DuMont told Hanania that the title "Beyond the Beltway" said it all for the program -- discussions about national and international politics with people who are not Washington insiders. The show instead featured discussions with "professors and very bright journalists, and they offer their perspective on what's happening in the world -- and it isn't just the official leaders of the Republican and Democratic Party or official executives of government that are basically talking to people."

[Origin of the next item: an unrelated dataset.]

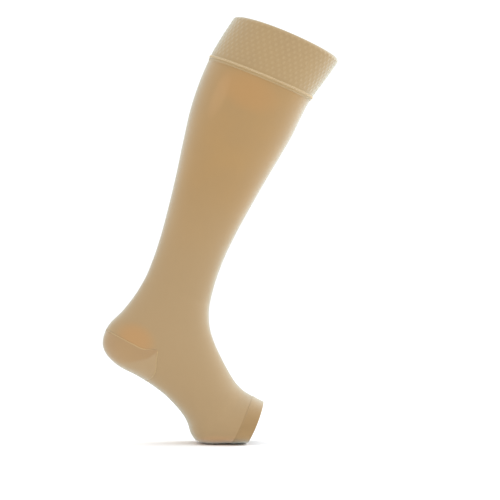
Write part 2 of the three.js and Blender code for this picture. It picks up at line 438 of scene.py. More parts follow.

In 1982, DuMont began development of the Museum of Broadcast Communications, with a mission to preserve the archives of radio and television stations that did not have the space or resources to do so themselves. The Museum of Broadcast Communications opened in 1987 at River City, 800 S. Wells St. -- with a variety of historical artifacts and recordings from old-time radio and TV; a vast video archive; and a mockup news studio where youngsters could read a scripted newscast before real cameras and even toss to a pre-recorded weather forecast by WGN-TV's Tom Skilling.
The museum also hosted one-on-one talks for audiences with a variety of media figures -- with DuMont himself as the interviewer for many. Disc jockey Herb Kent; "Soul Train" creator and host Don Cornelius; screenwriter and television producer Norman Lear; television executive Fred Silverman; Jeff Smith of "The Frugal Gourmet" fame; and CBS Chicago anchorman/commentator Walter Jacobson and feature reporter Bob Wallace were among the many icons with whom the museum hosted talks.

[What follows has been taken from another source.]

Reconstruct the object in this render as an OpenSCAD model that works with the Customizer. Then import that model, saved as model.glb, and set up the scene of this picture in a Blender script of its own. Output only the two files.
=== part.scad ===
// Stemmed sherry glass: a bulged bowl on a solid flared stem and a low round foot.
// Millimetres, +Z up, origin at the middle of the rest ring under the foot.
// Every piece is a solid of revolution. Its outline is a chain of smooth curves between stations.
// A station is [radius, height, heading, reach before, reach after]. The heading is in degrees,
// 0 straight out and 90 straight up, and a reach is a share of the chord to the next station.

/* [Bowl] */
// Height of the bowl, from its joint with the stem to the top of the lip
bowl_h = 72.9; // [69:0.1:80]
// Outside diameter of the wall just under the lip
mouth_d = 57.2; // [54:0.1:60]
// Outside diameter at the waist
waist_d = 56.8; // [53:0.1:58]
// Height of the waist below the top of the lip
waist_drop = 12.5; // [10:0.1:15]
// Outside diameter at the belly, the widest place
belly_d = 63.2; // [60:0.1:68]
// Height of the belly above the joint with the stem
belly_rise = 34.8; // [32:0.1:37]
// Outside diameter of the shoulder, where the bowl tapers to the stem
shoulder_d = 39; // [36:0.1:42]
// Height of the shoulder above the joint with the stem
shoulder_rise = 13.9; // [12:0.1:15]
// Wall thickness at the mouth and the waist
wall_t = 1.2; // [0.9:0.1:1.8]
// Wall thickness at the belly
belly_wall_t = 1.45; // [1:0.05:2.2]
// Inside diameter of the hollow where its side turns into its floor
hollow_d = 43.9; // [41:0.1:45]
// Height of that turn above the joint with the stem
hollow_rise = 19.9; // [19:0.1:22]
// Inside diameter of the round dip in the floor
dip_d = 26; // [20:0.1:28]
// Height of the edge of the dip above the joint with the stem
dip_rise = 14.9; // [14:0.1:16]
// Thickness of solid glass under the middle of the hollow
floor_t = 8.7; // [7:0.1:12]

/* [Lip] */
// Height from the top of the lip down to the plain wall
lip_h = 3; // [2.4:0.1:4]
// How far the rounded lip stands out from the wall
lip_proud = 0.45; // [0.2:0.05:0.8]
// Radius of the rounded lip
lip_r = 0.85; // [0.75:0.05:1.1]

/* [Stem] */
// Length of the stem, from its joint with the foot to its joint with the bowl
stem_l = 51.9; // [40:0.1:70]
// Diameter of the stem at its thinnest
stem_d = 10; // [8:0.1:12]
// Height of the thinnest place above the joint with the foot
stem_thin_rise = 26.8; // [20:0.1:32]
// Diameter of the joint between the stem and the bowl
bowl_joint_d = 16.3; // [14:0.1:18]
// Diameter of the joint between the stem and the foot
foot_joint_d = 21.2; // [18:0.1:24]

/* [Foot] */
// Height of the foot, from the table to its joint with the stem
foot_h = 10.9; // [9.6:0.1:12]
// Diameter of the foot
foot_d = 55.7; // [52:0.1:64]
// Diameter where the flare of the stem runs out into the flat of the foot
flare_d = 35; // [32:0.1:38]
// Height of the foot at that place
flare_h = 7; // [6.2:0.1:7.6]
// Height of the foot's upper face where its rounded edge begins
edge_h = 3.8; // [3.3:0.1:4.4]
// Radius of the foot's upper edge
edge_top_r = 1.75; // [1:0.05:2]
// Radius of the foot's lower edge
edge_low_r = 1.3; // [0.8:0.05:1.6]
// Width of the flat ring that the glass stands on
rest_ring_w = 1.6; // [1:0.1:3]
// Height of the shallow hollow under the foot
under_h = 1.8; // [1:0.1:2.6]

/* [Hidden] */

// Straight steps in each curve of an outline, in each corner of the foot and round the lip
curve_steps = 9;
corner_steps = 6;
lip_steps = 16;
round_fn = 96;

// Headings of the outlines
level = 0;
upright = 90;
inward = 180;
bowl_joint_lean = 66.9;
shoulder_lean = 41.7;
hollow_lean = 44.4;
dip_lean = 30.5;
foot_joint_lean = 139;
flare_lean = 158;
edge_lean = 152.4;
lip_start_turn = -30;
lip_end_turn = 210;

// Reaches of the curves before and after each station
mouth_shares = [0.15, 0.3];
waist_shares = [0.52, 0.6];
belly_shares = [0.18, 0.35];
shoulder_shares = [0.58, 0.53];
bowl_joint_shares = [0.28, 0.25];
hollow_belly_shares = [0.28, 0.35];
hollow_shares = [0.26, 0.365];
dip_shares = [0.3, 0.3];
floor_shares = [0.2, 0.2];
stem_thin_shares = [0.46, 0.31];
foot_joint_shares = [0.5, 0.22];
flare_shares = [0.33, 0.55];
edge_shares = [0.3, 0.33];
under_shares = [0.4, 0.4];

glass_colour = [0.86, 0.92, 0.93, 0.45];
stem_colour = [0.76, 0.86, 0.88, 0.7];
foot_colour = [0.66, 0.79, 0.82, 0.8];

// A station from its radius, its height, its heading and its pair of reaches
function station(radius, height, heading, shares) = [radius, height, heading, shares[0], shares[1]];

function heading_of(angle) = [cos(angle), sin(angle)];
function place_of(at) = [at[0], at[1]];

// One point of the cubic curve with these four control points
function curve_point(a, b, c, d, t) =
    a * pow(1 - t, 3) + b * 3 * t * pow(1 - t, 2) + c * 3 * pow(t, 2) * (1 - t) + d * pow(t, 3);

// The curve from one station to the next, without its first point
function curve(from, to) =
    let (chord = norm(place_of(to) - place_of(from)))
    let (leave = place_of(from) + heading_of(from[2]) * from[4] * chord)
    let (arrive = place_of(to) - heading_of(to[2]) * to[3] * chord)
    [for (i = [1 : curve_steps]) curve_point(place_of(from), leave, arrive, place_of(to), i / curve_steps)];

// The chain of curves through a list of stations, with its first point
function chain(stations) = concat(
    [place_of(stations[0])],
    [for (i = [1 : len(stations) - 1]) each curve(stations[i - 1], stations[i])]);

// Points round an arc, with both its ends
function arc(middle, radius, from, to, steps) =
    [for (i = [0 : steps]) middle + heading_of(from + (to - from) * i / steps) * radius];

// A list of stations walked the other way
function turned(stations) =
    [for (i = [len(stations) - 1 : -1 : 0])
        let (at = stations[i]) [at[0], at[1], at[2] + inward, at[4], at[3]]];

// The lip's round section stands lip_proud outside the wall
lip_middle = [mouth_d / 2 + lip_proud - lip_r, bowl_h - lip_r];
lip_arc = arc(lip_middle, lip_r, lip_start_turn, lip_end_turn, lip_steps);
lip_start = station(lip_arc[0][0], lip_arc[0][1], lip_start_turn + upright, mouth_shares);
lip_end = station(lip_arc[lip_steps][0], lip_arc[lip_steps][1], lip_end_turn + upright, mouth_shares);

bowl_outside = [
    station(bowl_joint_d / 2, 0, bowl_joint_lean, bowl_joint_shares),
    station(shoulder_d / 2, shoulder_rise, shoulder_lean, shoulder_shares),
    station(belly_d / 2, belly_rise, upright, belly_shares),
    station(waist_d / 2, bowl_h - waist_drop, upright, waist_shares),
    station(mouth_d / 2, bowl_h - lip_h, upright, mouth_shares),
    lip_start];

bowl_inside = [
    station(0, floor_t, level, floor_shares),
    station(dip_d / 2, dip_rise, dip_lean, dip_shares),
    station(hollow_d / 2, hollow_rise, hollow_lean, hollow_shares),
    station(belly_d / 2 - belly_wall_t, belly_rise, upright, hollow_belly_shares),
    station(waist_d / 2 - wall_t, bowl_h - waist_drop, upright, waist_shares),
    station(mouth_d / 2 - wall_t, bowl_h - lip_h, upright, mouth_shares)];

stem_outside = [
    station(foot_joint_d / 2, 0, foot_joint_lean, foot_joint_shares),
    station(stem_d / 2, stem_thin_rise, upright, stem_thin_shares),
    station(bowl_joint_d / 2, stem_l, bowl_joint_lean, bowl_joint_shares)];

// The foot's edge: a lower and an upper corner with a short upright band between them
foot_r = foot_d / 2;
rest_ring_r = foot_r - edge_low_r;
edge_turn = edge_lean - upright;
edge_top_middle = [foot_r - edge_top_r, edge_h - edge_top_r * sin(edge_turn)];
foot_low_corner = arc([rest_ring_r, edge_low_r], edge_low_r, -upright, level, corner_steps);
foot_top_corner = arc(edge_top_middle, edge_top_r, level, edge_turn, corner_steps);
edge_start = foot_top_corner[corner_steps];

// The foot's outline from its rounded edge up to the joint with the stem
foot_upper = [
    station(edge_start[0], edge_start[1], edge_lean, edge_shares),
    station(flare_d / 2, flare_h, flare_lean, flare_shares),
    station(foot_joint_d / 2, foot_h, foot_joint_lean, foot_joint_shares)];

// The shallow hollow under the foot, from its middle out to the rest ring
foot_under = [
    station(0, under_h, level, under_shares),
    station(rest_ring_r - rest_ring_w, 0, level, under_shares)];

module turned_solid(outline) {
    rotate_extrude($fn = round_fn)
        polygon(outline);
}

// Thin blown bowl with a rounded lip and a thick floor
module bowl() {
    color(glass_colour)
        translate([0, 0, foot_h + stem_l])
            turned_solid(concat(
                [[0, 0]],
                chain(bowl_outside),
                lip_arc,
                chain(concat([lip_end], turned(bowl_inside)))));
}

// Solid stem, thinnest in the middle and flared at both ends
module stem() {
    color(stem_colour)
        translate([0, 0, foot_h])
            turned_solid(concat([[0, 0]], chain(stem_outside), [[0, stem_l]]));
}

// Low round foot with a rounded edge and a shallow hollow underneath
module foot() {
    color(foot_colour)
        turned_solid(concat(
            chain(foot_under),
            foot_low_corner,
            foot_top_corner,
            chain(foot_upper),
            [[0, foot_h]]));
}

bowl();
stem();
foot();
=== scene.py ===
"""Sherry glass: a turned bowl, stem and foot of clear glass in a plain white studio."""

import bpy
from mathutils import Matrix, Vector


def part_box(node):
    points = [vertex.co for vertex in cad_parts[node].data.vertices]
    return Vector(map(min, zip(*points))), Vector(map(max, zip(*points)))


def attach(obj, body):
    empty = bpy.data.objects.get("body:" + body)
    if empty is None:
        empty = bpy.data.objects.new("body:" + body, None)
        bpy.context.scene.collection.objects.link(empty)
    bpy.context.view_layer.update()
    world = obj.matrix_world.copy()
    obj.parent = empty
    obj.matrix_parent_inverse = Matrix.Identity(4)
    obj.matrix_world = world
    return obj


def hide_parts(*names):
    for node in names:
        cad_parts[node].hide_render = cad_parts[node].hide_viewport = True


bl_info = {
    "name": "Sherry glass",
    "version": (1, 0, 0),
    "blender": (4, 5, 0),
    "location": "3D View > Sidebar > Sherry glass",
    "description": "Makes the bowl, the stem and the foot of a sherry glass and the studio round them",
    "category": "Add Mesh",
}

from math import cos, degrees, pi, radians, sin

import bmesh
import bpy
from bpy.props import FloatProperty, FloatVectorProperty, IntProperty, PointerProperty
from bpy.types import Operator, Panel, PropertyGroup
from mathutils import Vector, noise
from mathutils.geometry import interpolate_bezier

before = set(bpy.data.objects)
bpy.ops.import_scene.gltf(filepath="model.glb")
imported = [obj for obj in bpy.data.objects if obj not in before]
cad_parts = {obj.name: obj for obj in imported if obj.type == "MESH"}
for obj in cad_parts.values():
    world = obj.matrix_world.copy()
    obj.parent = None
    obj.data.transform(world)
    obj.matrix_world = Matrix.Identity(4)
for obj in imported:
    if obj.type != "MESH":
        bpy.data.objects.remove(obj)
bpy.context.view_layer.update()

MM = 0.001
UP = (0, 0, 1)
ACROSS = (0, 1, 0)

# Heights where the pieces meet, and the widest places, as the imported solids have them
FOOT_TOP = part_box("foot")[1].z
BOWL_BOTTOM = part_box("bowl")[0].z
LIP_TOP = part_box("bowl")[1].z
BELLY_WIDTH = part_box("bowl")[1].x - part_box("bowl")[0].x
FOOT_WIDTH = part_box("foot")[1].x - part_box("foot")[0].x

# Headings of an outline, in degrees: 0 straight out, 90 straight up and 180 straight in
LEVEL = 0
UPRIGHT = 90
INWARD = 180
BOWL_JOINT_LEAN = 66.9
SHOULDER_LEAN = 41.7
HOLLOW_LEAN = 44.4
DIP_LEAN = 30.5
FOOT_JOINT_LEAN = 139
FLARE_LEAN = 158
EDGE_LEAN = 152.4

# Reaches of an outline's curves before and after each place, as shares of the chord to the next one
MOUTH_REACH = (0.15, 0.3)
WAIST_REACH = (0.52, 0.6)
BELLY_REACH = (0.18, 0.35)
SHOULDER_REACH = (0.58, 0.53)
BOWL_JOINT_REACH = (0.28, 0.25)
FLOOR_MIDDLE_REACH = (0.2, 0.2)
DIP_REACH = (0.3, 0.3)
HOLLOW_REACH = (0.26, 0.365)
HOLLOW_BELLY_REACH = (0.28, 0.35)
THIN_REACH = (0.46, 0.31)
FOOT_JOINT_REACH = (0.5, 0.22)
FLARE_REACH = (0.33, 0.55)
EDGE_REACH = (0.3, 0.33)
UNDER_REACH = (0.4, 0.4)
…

The Museum of Broadcast Communications moved to the Chicago Cultural Center in 1992. The museum remained at the Cultural Center until 2003, and then operated online only for several years before opening a new space at 360 N. State St. in River North in 2012. The museum is now in search of its next permanent location.
DuMont retired from the Museum of Broadcast Communications in 2017.
DuMont is survived by his husband, Kevin Fuller; his daughter Jennifre DuMont; several grandchildren.